Die dickste hatte wohl Heiko Kreutzfeld aus Ackendorf. Seine Triumph „Rocket III“, Baujahr 2004, hat immerhin eine 2,3-Liter-Maschine und fährt in der Spitze rund 240 Stundenkilometer. Ein echtes Geschoss also. Dagegen sah die Schwalbe KR 51/1K von Ingolf Arndt aus Gardelegen eher niedlich aus. Als ältestes Gefährt (Baujahr 1979) wurde sie aber natürlich ebenfalls gebührend bestaunt.

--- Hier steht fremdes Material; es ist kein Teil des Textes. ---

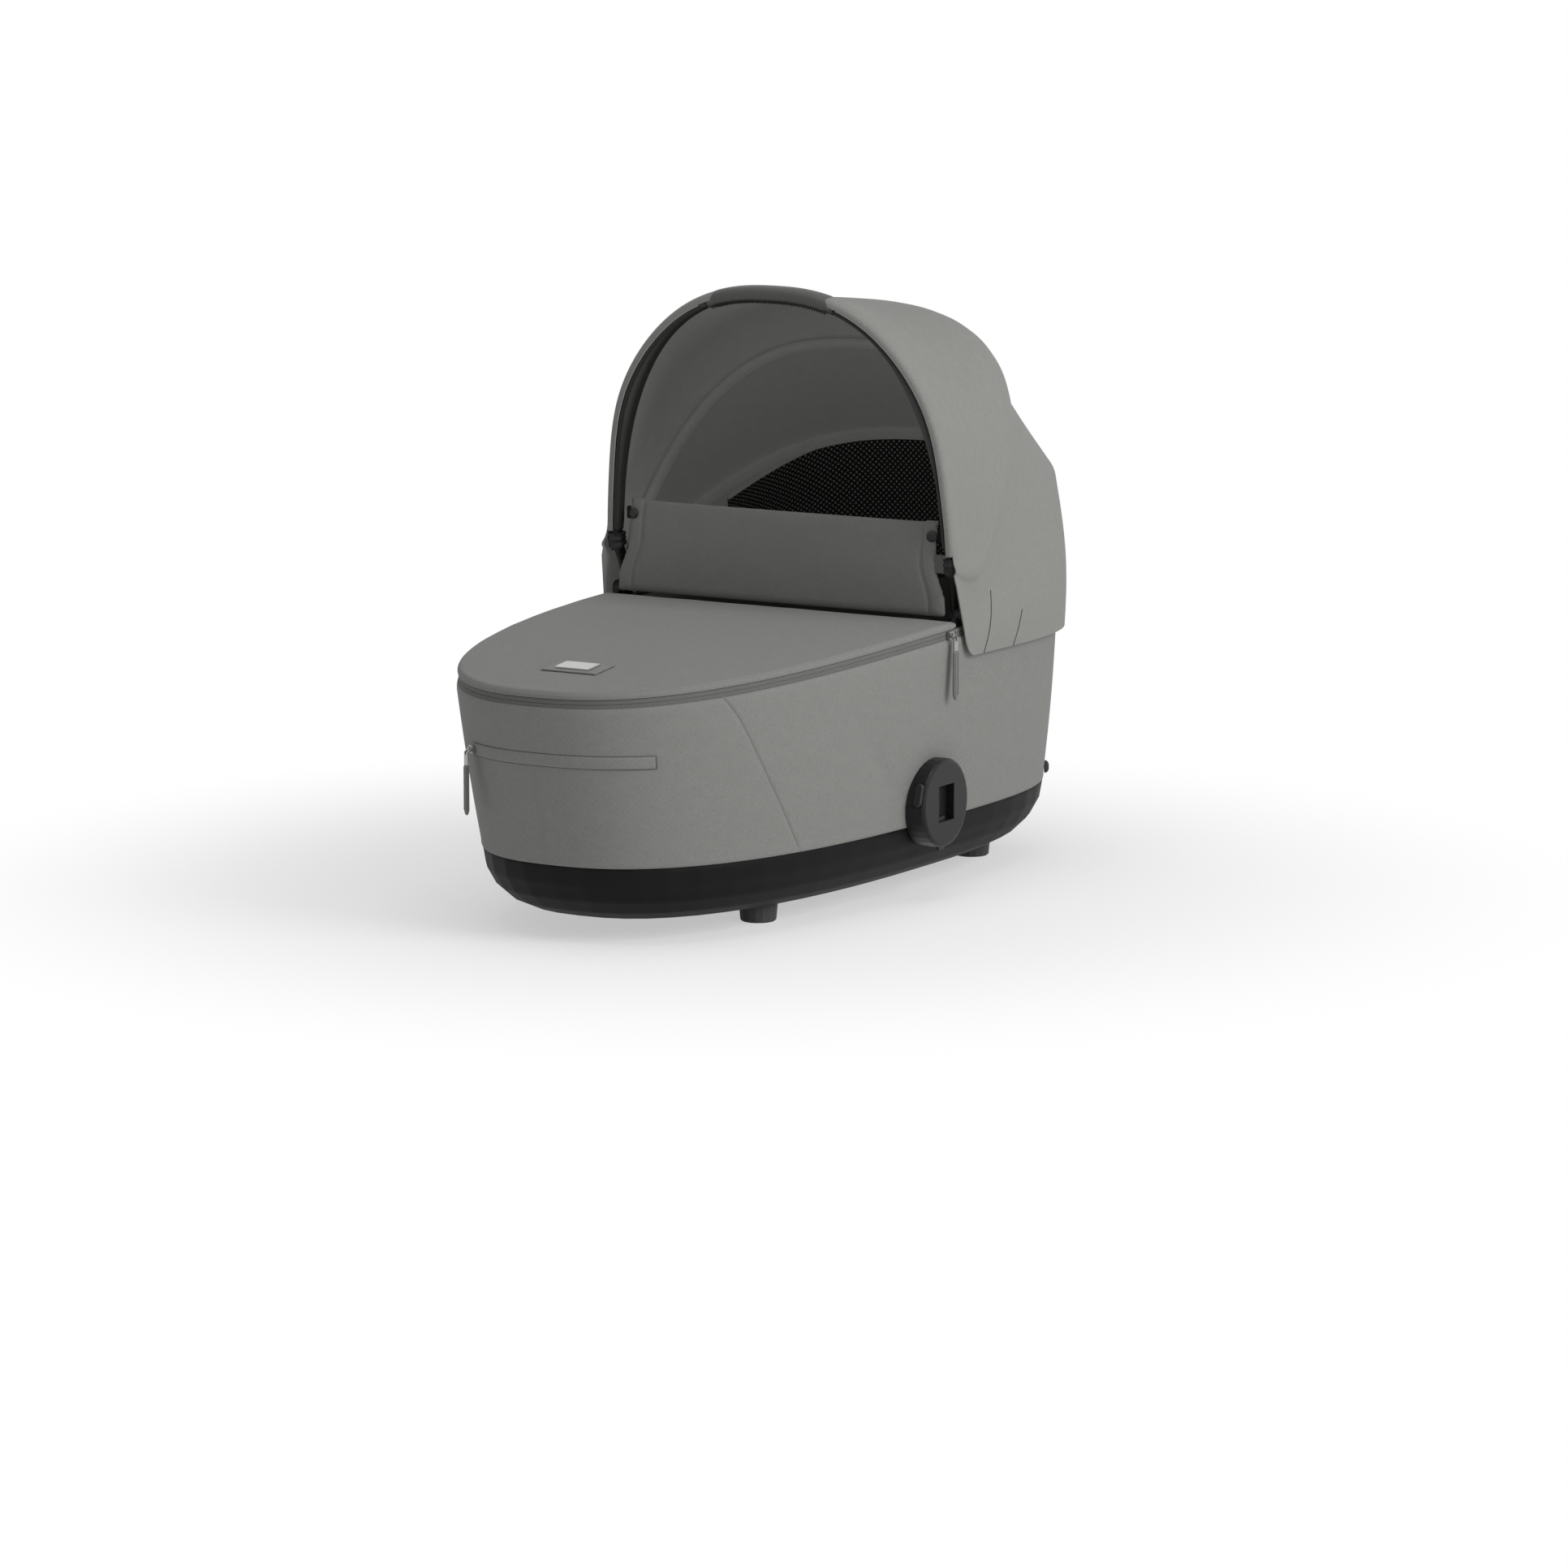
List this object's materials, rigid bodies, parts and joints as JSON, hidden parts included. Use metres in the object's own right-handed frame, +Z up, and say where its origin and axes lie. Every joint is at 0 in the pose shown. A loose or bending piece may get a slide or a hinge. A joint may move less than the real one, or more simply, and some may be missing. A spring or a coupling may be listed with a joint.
{
  "type": "carrycot",
  "caption": "Oval carrycot with a hard lower hull, fabric sides, zipped apron, upright wind flap, folding hood with a carrying grip, and a chassis adapter on each side.",
  "frame": {"origin": "centre of the bounding box at the bottoms of the feet", "axes": "+X to the right seen from the foot end, +Y from the foot end to the head end, +Z up"},
  "size_m": [0.4302, 0.7988, 0.5963],
  "materials": {
    "hull": "fine-grained moulded plastic, black",
    "foot": "matt grey-black rubber",
    "screw": "zinc-plated steel",
    "body_fabric": "tightly woven grey fabric",
    "board": "plain stiff board",
    "frame": "black moulded plastic",
    "lining": "soft grey lining",
    "zip_band": "grey zip tape with a covered coil",
    "mattress": "light quilted cover over foam",
    "apron_fabric": "tightly woven grey fabric",
    "patch": "smooth grey patch",
    "metal": "satin metal",
    "hood_fabric": "tightly woven grey fabric",
    "bow": "black moulded plastic",
    "boot": "ribbed black rubber",
    "grip": "dark grey stitched grip cover",
    "mesh": "black open mesh",
    "flap_fabric": "darker grey woven fabric",
    "snap": "black snap cap",
    "strap": "black webbing",
    "adapter": "black moulded plastic",
    "button": "smooth black plastic",
    "latch": "dark moulded plastic",
    "welt": "folded grey fabric welt",
    "tab": "grey pull tab",
    "stud": "black moulded stud"
  },
  "bodies": {
    "base": {"hull": "hull", "body_cover": "body_fabric", "side_board": "board", "rim_frame": "frame", "rim_zip_band": "zip_band", "inner_lining": "lining", "floor_board": "board", "mattress": "mattress", "apron": "apron_fabric", "badge_patch": "patch", "badge_plate": "metal", "hood_skirt": "hood_fabric", "rear_bow": "bow", "hinge_bracket_left": "bow", "hinge_bracket_right": "bow", "hinge_pin_left": "bow", "hinge_pin_right": "bow", "mesh_window": "mesh", "adapter_left": "adapter", "adapter_right": "adapter", "adapter_screw_left_front": "screw", "adapter_screw_left_back": "screw", "adapter_screw_right_front": "screw", "adapter_screw_right_back": "screw", "rim_zip_slider": "metal", "pocket_slider": "metal", "pocket_welt": "welt", "rear_stud_left": "stud", "rear_stud_right": "stud", "foot_front_left": "foot", "foot_screw_front_left": "screw", "foot_front_right": "foot", "foot_screw_front_right": "screw", "foot_back_left": "foot", "foot_screw_back_left": "screw", "foot_back_right": "foot", "foot_screw_back_right": "screw"},
    "mid_bow": {"mid_bow": "bow", "hood_slope": "hood_fabric"},
    "front_bow": {"front_bow": "bow", "bow_sleeve_left": "hood_fabric", "bow_sleeve_right": "hood_fabric", "bow_boot_left": "boot", "bow_boot_right": "boot", "handle_grip": "grip", "snap_strap_left": "strap", "snap_strap_right": "strap", "hood_dome": "hood_fabric"},
    "wind_flap": {"wind_flap": "flap_fabric", "flap_snap_left": "snap", "flap_snap_right": "snap"},
    "rim_pull": {"rim_zip_pull": "metal", "rim_zip_tab": "tab"},
    "pocket_pull": {"pocket_pull": "metal", "pocket_tab": "tab"},
    "button_left": {"release_button_left": "button"},
    "button_right": {"release_button_right": "button"},
    "latch_left": {"latch_bar_left": "latch"},
    "latch_right": {"latch_bar_right": "latch"}
  },
  "joints": [
    {"name": "mid_fold", "type": "hinge", "parent": "base", "child": "mid_bow", "pos_m": [0, 0.073, 0.277], "axis": [-1, 0, 0], "range_deg": [0, 18], "deforming": ["hood_slope"]},
    {"name": "front_fold", "type": "hinge", "parent": "mid_bow", "child": "front_bow", "pos_m": [0, 0.073, 0.277], "axis": [-1, 0, 0], "range_deg": [0, 28], "deforming": ["hood_dome"]},
    {"name": "flap_turn", "type": "hinge", "parent": "base", "child": "wind_flap", "pos_m": [0, 0.0553, 0.2756], "axis": [1, 0, 0], "range_deg": [0, 84]},
    {"name": "rim_pull_swing", "type": "hinge", "parent": "base", "child": "rim_pull", "pos_m": [0.20763, 0.03894, 0.26253], "axis": [-0.014, -0.9999, 0], "range_deg": [0, 118]},
    {"name": "pocket_pull_swing", "type": "hinge", "parent": "base", "child": "pocket_pull", "pos_m": [-0.08609, -0.37447, 0.1832], "axis": [-0.8668, 0.4986, 0], "range_deg": [0, 118]},
    {"name": "button_left_press", "type": "slide", "parent": "base", "child": "button_left", "axis": [0, 0.9563, -0.2924], "range_m": [0, 0.004], "stiffness_N_per_m": 600, "springref_m": -0.001},
    {"name": "latch_left_draw", "type": "slide", "parent": "base", "child": "latch_left", "axis": [0, 0, -1], "range_m": [0, 0.004]},
    {"name": "button_right_press", "type": "slide", "parent": "base", "child": "button_right", "axis": [0, 0.9563, -0.2924], "range_m": [0, 0.004], "stiffness_N_per_m": 600, "springref_m": -0.001},
    {"name": "latch_right_draw", "type": "slide", "parent": "base", "child": "latch_right", "axis": [0, 0, -1], "range_m": [0, 0.004]}
  ],
  "couplings": [
    {"joint": "front_fold", "follows": "mid_fold", "ratio": 1.5555},
    {"joint": "latch_left_draw", "follows": "button_left_press", "ratio": 1},
    {"joint": "latch_right_draw", "follows": "button_right_press", "ratio": 1}
  ]
}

Denn ohnehin kam es bei der ersten Ausfahrt, die nach der Andacht in Richtung Bismark startete, ja nicht auf Geschwindigkeit an. Eher aufs Gemeinschaftsgefühl. Und das teilen die Gardeleger Biker seit Jahren. „Unter jedem Helm steckt schließlich einer, für den das Motorradfahren ein Stück Freiheit bedeutet“, erinnerte Brillinger in seiner ganz besonderen Predigt. Motorradfahrer wüssten zwar nicht immer, wohin sie die nächste Kurve bringt, oder „ob unser Schutzengel bei Tempo 200 noch mitkommt“, dennoch seien alle Biker irgendwie miteinander verbunden: „Wir wissen zum Beispiel, dass Kaffee und Kuchen wichtiger sind als Benzin“, so Brillinger augenzwinkernd, „und wir wissen, dass einer, der dir sein Motorrad anbietet, dich wirklich liebt. Aber dass er dich noch mehr liebt, wenn du das Angebot ablehnst.“

Brillinger sprach aber auch davon, wie wichtig Toleranz auch und besonders auf der Straße ist und mahnte die Biker auf ihren PS-starken Maschinen zu Vorsicht.

Und dann hatte er noch einen Vorschlag, der viel Beifall fand: „Vielleicht wäre diese Strecke ja auch mal was für uns“, sagte er verschmitzt. Und dann stellte er den CD-Player wieder an. Und zwar„Route 66“ von den Stones.